There was some question as to whether Dwyane Wade would suit up on Wednesday. With the Heat holding a commanding advantage over the Bulls in their best-of-seven series, the All-Star guard could have sat out Game 5 to rest his sore knee and the fallout from his absence may have been negligible.
Still, there was no way Wade could miss this one. He may have been hurting. It may be a little grotesque that he is reportedly manually pushing his right kneecap into place, then taping it into position, to lessen the pain enough for him to play. But he could not sit out. Not against the Bulls.
Since LeBron James took his talents to South Beach three years ago, the Heat have been tested by grittier, gutsier opponents than themselves. They were bested by Dirk Nowitzki and a Mavs team on a mission in 2011. They barely outlasted an ornery Celtics squad in 2012. They got by on their unique talent and just enough veteran savvy from role players like Shane Battier.
From a pure heart standpoint, however, the Heat may never have faced a foe as determined as these Bulls.
Forget Derrick Rose for a moment and how his absence could have helped or hindered the Bulls’ cause. Focus more on Luol Deng and Kirk Hinrich, key players Chicago had come to lean on this season, who were unavailable in this series. The Bulls were not merely missing a former NBA Most Valuable Player. They had moved on, regrouped, learned to rely on other guys, and at the most crucial time of year, two of those “other guys” were taken from them. And yet they played on.
Carlos Boozer, who has been in Chicago fans’ doghouse for years, posted a remarkable turnaround this season and spent chunks of the Eastern Conference semifinal series as the best player on the floor not named LeBron. Joakim Noah made a mockery on Rose’s continued absence by playing through painful plantar fasciitis. Jimmy Butler almost literally never came off the court. Nate Robinson did what Nate Robinson does, shooting the Bulls to victory one night and essentially shooting them into defeat the next night.
Deng subjected himself to a spinal tap, for crying out loud, in an attempt to get back on the floor. We hear those things are pretty painful. We hope we never find out.

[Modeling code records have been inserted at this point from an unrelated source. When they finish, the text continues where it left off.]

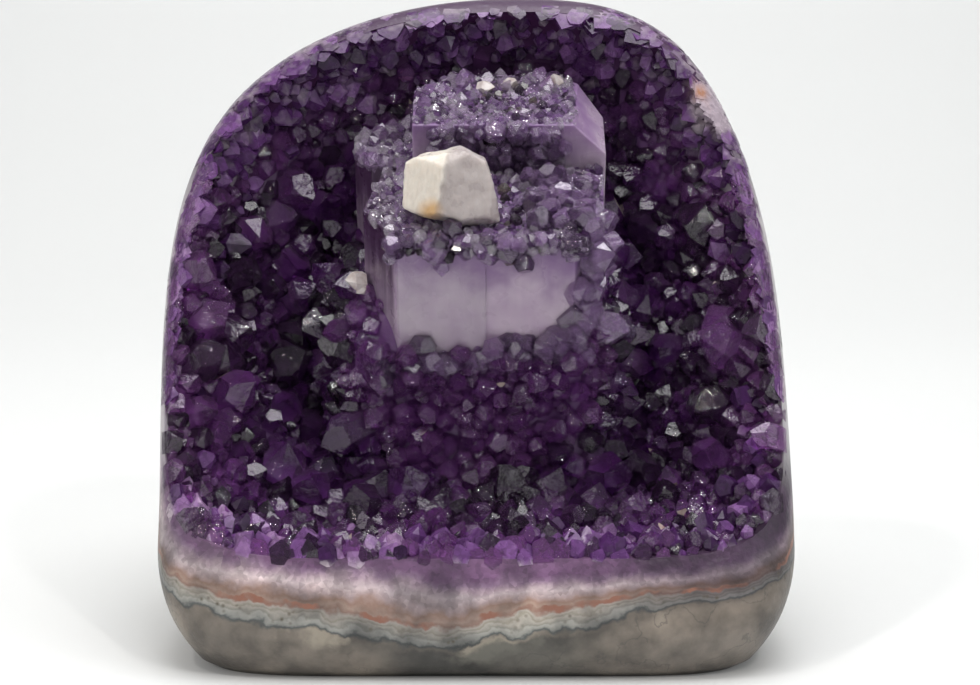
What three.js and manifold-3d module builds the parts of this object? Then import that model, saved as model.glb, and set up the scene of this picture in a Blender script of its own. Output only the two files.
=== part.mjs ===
// An amethyst geode on its cut base: a polished rock shell, the crust of amethyst that lines
// its hollow, a stand of pale prisms that rises out of the crust, and a small white calcite
// on the front prism. Millimetres, +Z up, the open face towards -Y, origin on the flat base.

import * as THREE from "three";
import { mergeVertices } from "three/addons/utils/BufferGeometryUtils.js";
import Module from "manifold-3d";

const wasm = await Module();
wasm.setup();

// The polished outside, as a stack of level slices
const HEIGHT = 168.9;
const HALF_WIDTH = 83.5;
const BASE_INSET = 12; // how much narrower each side is at the base
const FLARE_HEIGHT = 30; // where the sides reach their full width
const SHOULDER_Z = 40; // where the arch starts to draw in
const ARCH_POWER = 3.6;
const ARCH_ROOT = 2.4;
const CROWN_POWER = 12; // how late the front and back close over the top
const APEX_RIGHT = 15.5; // the arch's peak leans to the right
const APEX_POWER = 7;
const SHOULDER_LEFT = 3.6;
const LEAN = THREE.MathUtils.degToRad(27); // how far the open face leans back
const LIP_Y = -50; // the open face crosses this point above the base
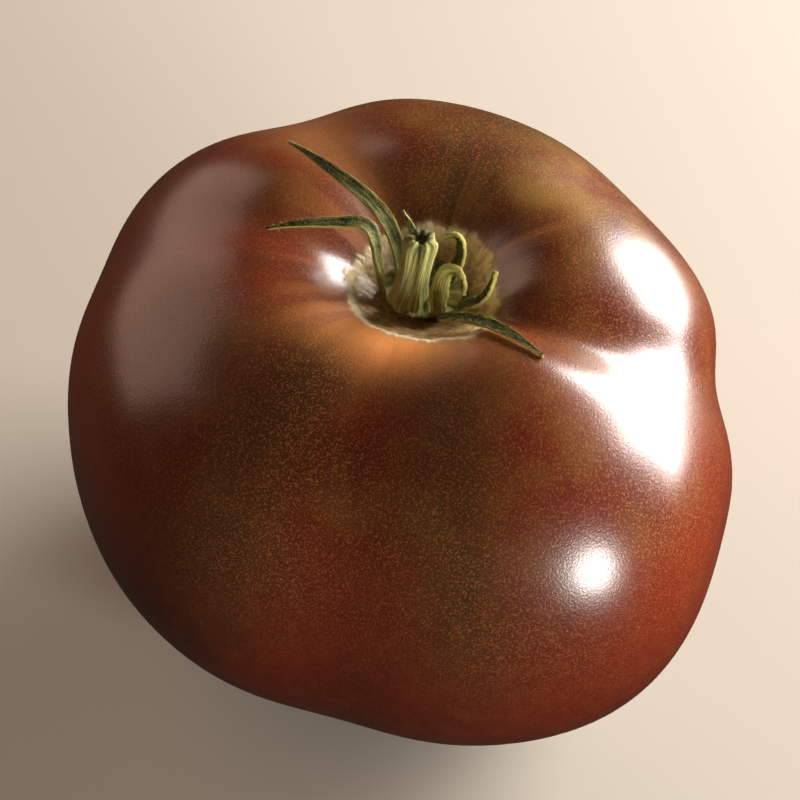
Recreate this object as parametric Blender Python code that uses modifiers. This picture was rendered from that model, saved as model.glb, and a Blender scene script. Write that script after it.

In other words, no, Wade was not going to take it easy on Wednesday. Perhaps his team would have found a way to make do without him, but when the Bulls battled back from an 18-point deficit and refused to go away in the fourth quarter, the Heat were happy Wade was in the lineup.
After Boozer missed a free throw that would have pulled Chicago within one point, Wade was there for a floater to give the Heat some breathing room. When Butler tried to get off a 3-pointer with Miami protecting a five-point lead, Wade was there to block Butler’s shot. When Norris Cole missed a jump shot on the ensuing Heat possession, Wade was there for a putback dunk. When Boozer appeared to corral Battier’s miss with 45 seconds remaining, Wade was there to knock the ball off Boozer and out of bounds. (Wade probably hacked Boozer on they play but, hey, nobody is perfect.) If not for Wade making those plays, the Heat might not have gotten their 94-91 victory and they might not be moving on to their third conference finals in as many years.
As Heat coach Erik Spoelstra loves to say: “Nobody said this would be easy.” It shouldn’t be. If the Heat were in the process of waltzing toward a third straight NBA title — as many observers assumed back when James made “The Decision” in 2010 — they might have rings, but they would not be “champions” in the classic sense of the word.
Being a champion involves more than just winning a lot of games and getting an obnoxiously oversized ring. It takes tough opponents to pull out that extra something. Three years into a crazy experiment in team-manufacturing that still has no non-corny nickname, the Heat discovered that the Bulls proved to be as gutsy as any previous postseason opponent, if nowhere near as talented.
Only now, these Bulls are headed home. Hey, nobody ever said toughness was everything.